=== GIVEN MATERIAL ===
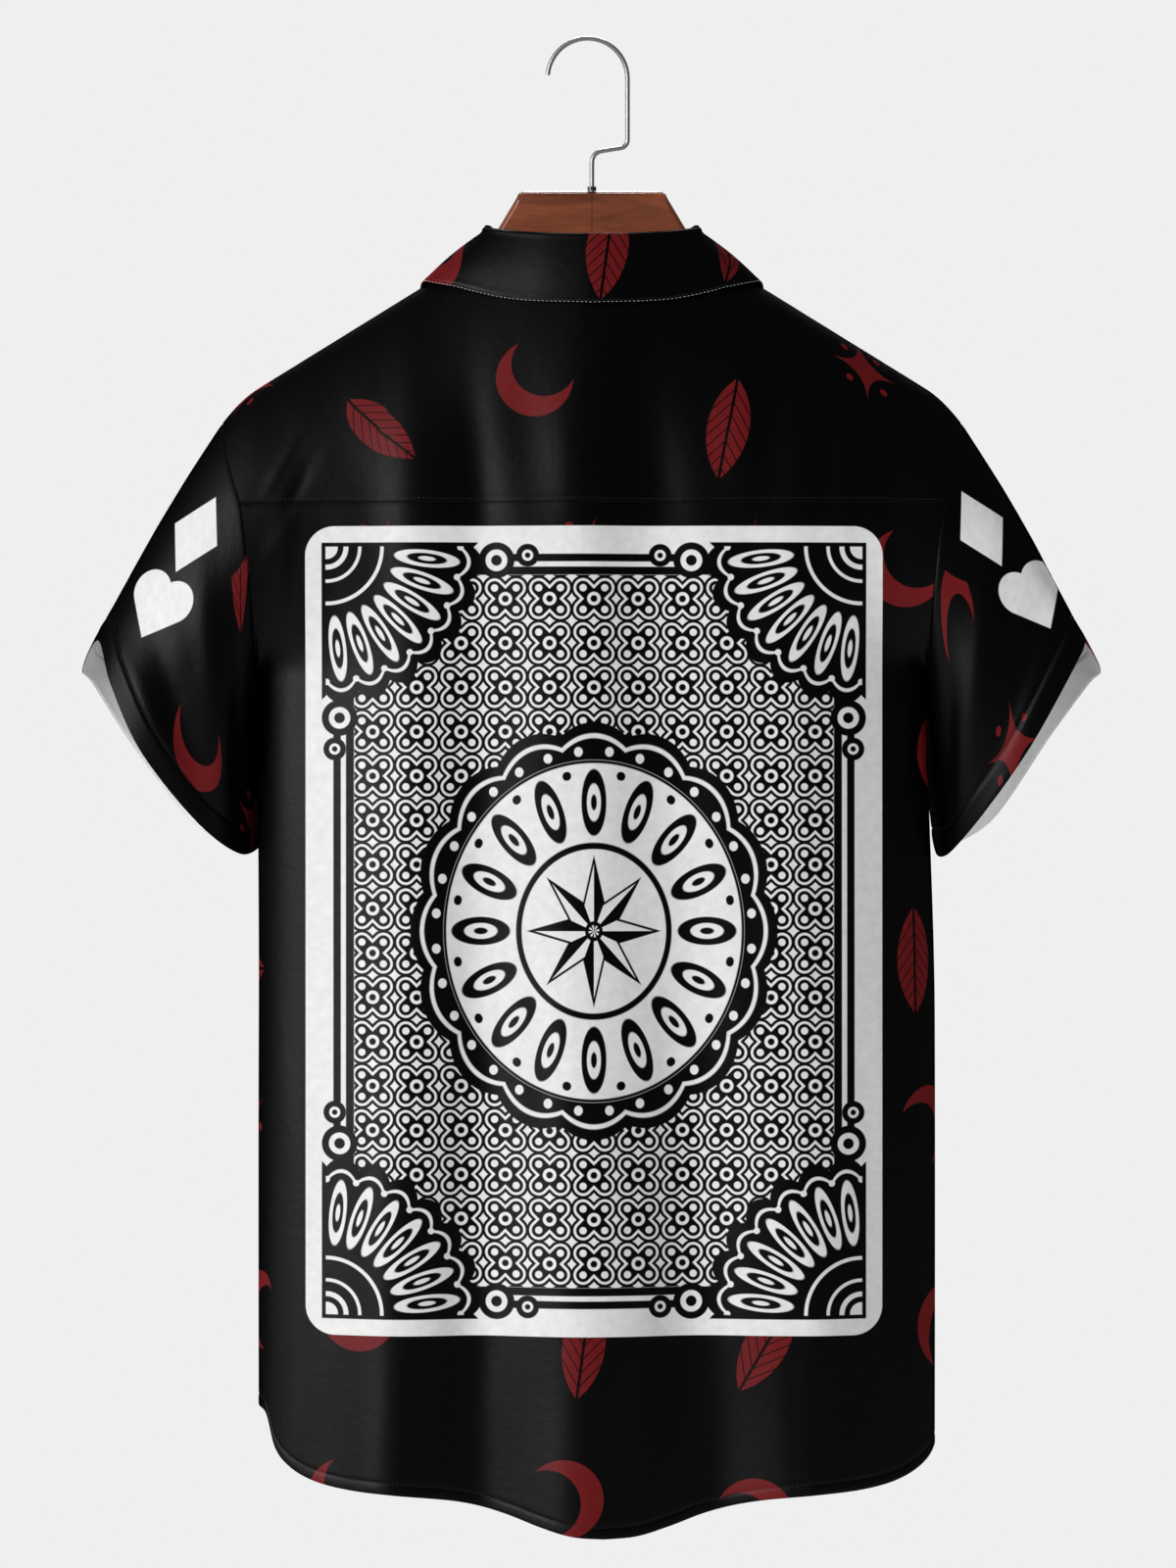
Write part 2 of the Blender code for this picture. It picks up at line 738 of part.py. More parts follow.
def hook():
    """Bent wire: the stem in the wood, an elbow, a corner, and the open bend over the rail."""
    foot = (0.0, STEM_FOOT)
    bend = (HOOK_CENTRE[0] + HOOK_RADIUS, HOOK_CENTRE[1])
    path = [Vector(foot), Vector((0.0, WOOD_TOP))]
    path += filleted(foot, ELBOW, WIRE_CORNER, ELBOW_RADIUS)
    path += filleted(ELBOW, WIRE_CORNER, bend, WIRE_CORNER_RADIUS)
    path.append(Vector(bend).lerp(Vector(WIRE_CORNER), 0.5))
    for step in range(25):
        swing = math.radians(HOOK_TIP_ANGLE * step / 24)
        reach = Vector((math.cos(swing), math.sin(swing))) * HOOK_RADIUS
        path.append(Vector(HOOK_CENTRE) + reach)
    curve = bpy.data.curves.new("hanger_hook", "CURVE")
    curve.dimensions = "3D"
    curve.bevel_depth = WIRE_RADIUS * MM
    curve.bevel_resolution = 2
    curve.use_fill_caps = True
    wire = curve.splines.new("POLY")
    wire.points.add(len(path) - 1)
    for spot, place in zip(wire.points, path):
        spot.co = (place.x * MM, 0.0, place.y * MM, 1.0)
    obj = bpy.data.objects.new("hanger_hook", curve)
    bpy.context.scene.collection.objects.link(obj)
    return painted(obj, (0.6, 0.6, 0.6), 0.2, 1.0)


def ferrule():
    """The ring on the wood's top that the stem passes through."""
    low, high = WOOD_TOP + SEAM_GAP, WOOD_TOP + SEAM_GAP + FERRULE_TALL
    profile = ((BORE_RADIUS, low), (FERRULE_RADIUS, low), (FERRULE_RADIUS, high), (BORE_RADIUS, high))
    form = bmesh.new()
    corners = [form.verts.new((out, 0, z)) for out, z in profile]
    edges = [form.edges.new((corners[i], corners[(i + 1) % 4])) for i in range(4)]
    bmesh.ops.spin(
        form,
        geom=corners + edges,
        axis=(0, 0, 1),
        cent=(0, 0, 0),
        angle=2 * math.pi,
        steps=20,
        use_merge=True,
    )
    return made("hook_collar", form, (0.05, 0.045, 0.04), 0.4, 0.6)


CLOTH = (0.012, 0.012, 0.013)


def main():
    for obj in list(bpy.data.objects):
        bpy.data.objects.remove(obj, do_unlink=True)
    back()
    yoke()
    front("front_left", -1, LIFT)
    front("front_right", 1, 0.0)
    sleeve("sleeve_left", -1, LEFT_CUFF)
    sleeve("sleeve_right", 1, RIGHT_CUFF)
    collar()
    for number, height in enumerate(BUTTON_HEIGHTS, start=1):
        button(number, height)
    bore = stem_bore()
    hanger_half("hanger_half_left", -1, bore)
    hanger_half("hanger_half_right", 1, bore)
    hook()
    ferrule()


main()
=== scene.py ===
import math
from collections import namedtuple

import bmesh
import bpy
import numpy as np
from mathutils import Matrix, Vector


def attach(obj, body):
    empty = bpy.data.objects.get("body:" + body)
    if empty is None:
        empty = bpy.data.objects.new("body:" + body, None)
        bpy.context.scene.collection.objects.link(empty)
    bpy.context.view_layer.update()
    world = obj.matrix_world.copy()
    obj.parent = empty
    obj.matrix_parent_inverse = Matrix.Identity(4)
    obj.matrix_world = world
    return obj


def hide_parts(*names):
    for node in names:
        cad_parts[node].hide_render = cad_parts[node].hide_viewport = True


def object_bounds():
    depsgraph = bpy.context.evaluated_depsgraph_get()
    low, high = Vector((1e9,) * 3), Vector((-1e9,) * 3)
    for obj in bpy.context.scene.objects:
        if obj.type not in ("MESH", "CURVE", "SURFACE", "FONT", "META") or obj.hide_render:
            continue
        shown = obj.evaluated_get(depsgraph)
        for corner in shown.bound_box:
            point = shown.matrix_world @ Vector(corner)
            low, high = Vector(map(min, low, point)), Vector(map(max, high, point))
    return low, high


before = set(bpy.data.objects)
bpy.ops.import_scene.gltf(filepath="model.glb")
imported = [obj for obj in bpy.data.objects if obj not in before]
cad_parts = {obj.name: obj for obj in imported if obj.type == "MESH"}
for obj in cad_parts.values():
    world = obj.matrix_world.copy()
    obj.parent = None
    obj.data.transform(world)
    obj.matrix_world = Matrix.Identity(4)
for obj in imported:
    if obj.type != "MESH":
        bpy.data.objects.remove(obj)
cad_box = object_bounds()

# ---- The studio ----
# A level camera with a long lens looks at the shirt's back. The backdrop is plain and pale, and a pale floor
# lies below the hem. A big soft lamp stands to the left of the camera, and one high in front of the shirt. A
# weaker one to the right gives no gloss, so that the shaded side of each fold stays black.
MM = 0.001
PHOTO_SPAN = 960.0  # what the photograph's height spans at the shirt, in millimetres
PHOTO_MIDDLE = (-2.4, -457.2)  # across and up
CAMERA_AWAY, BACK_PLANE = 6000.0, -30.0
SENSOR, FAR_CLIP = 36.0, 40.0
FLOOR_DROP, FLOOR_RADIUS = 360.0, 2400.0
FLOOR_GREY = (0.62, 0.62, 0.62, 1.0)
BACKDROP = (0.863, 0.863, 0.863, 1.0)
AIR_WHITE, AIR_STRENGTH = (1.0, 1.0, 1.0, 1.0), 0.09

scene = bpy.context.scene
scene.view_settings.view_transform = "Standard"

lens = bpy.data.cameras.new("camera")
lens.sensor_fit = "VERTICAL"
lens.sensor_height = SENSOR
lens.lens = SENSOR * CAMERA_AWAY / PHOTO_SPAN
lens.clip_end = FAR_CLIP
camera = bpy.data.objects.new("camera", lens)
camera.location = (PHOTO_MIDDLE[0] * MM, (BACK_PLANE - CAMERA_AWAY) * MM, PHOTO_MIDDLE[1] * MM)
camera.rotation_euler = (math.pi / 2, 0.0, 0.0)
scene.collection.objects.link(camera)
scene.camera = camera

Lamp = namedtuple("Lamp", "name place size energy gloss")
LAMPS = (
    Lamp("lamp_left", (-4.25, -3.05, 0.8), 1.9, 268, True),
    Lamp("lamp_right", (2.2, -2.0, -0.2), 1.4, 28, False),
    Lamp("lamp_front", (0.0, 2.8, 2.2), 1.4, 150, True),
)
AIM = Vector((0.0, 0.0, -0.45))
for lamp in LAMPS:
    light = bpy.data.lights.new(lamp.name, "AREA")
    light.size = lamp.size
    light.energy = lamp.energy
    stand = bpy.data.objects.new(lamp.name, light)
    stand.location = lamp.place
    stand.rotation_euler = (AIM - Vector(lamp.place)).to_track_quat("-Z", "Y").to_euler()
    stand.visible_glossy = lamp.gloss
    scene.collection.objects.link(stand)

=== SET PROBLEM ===
Write out each line exactly as it appears, from the line with "CLOTH = (0.012, 0.012, 0.013)" up to and including the line with "cad_parts[node].hide_render = cad_parts[node].hide_viewport".

=== SOLUTION TO THIS EXERCISE ===
CLOTH = (0.012, 0.012, 0.013)


def main():
    for obj in list(bpy.data.objects):
        bpy.data.objects.remove(obj, do_unlink=True)
    back()
    yoke()
    front("front_left", -1, LIFT)
    front("front_right", 1, 0.0)
    sleeve("sleeve_left", -1, LEFT_CUFF)
    sleeve("sleeve_right", 1, RIGHT_CUFF)
    collar()
    for number, height in enumerate(BUTTON_HEIGHTS, start=1):
        button(number, height)
    bore = stem_bore()
    hanger_half("hanger_half_left", -1, bore)
    hanger_half("hanger_half_right", 1, bore)
    hook()
    ferrule()


main()
=== scene.py ===
import math
from collections import namedtuple

import bmesh
import bpy
import numpy as np
from mathutils import Matrix, Vector


def attach(obj, body):
    empty = bpy.data.objects.get("body:" + body)
    if empty is None:
        empty = bpy.data.objects.new("body:" + body, None)
        bpy.context.scene.collection.objects.link(empty)
    bpy.context.view_layer.update()
    world = obj.matrix_world.copy()
    obj.parent = empty
    obj.matrix_parent_inverse = Matrix.Identity(4)
    obj.matrix_world = world
    return obj


def hide_parts(*names):
    for node in names:
        cad_parts[node].hide_render = cad_parts[node].hide_viewport = True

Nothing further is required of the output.